The nationalist debate was reignited and caught fire after the BJP's win, but it is not a new one — the Congress also prides itself on "nationalism", with a Congress MLA joining with the BJP to force the suspension of an AIMIM politician in the Maharashtra Assembly who protested the forcible pronouncement of "Bharat Mata ki jai".
I once did a Twitter quiz where I asked respondents if I should stand while brushing my teeth early morning, when the children in the neighbourhood school sing "Jana Gana Mana", or carry on with my tasks.
To my mind it was a jocular quiz, I wrote it in half jest, but to my surprise an overwhelming number of those who took the poll thought I should stand at attention (of course, I continue brushing my teeth to the day). The national anthem in cinema halls nationally itself has a precedence — it was made mandatory after the India-China war of 1962, but discontinued in 1975 after cinemagoers didn't pay the rule much attention.
The Ramjas controversy has made me think of my own defiance of mandatory nationalism — and I do not regret it.
I cannot take refuge in ailment of any sort — the government has said those with disability don't have to stand, though they must remain still during the anthem — though I have a back problem, otherwise I am hale and hearty. I did not stand during the national anthem because I hate the anthem.
It's a nice anthem, as good as any other, and personally it holds some value for me as it reminds me of the discipline of childhood, and as a cultural symbol it makes me feel glowy inside when I hear it played every year on Republic Day on TV, as a reminder of our shared heritage, the unity in our diversity — and hearing it once a year as a ritual is something I even look forward to.
Nor do I hate nationalists, necessarily — my feelings towards nationalism are the same as those towards the other artificial construct, religion. If nationalism or religion gives someone a high, I do not oppose it.
I am tolerant towards both, except when they are forced upon me, or others, as the Supreme Court has done with this order.

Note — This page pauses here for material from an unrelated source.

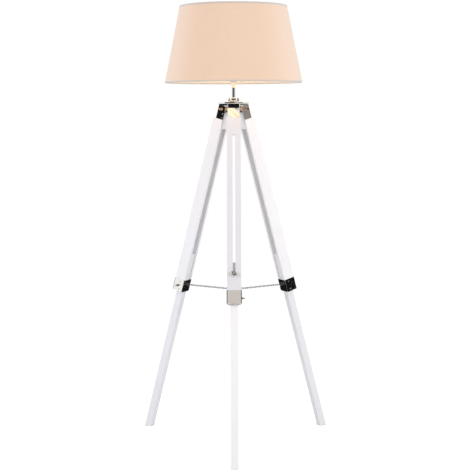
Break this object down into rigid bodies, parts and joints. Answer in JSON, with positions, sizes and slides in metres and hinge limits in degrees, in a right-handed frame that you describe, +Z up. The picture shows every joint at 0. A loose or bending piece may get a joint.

My resistance, both instinctive and studied, towards the forced adoption of symbols "of motherland" in routine, daily life as the Supreme Court said in its order, or of religion as "Bharat Mata ki Jai" suggests due to the Hindu goddess' imagery — that some demanded be made a mandatory slogan — does not come from a hatred for the country or of any faith.
Both my father and my grandfather are Army men, the latter being a decorated war solider owing to his role in the famous battle of Asal Uttar. My mother is from a devout Hindu family in Haryana whose members have prayed daily, just as she continues to do.
Yet, neither nationalism nor religion has been forced upon me by members of my family.
Both have stressed the role of values, but not of any symbolism, so why should the state? Owing to the profession I chose, I am a dedicated anti-ismist, having declared allegiance to none, including country, faith, family or even ideology.
This is an ideal in journalism and while it is not possible to say whether most of us journalists are able to achieve it in our commitment to objectivity without fear or favour, many of us have certainly aspired to it and should have the right to do so.
In fact, unlike most journalists who may call themselves "humanists", I can't even claim that — as an animal lover, I am anti-speciesism and do not believe humans have superior rights.
I am sometimes mocked for my beliefs, especially as a practising vegetarian, but while I tolerate that as majoritarian bias, I would not allow, like with nationalism and religion, that speciesism be thrust upon me.
It is my right and liberty to live as I believe, the state or any individual cannot impose it on me. Owing to my upbringing as well as my choice of lifestyle and career, and my beliefs, standing up for the national anthem to profess undying love for country above all else goes against my principles.
It also goes against the teachings of our founding fathers such as the Mahatma, whose Experiments with Truth had a great impact on me when I read it in childhood — it is one of Gandhi's foremost beliefs that keeping one's speech and actions in accordance with one's thoughts is the highest aim for individuals.
Singing the national anthem with popcorn in my mouth, feeling lust for Ranbeer Kapoor as he takes off his shirt in a trailer on screen, is not a match my brain can cope with — a cinema hall, unlike a Republic Day parade, is not conducive to even invoking cultural sentimentality, if not die-hard nationalism, for me at least.
I am of the belief that there must be meaning to everything one says or does. With the upsurge in nationalism under the Modi government, where people are being targeted for not wearing badges of nationalism, and for not wearing their patriotism on their sleeve, I believe my principles hold true now, more than ever.
It is also the dignity of individuals to live as per their values and beliefs, without having to forcibly declare them for the benefit of others, especially mobs, as it happens in right-wing environments, as we have seen, where some people with certain backgrounds have to prove themselves more than others.
I did not stand up for the national anthem in the cinema hall. I will not stand up when I visit next time.
My resistance may not be in accordance with the rules of land, but I do not believe I am breaking any moral laws.
If anyone, the honourable Supreme Court must answer why I must be forced to be on the wrong side of the rules without having done anything wrong at all.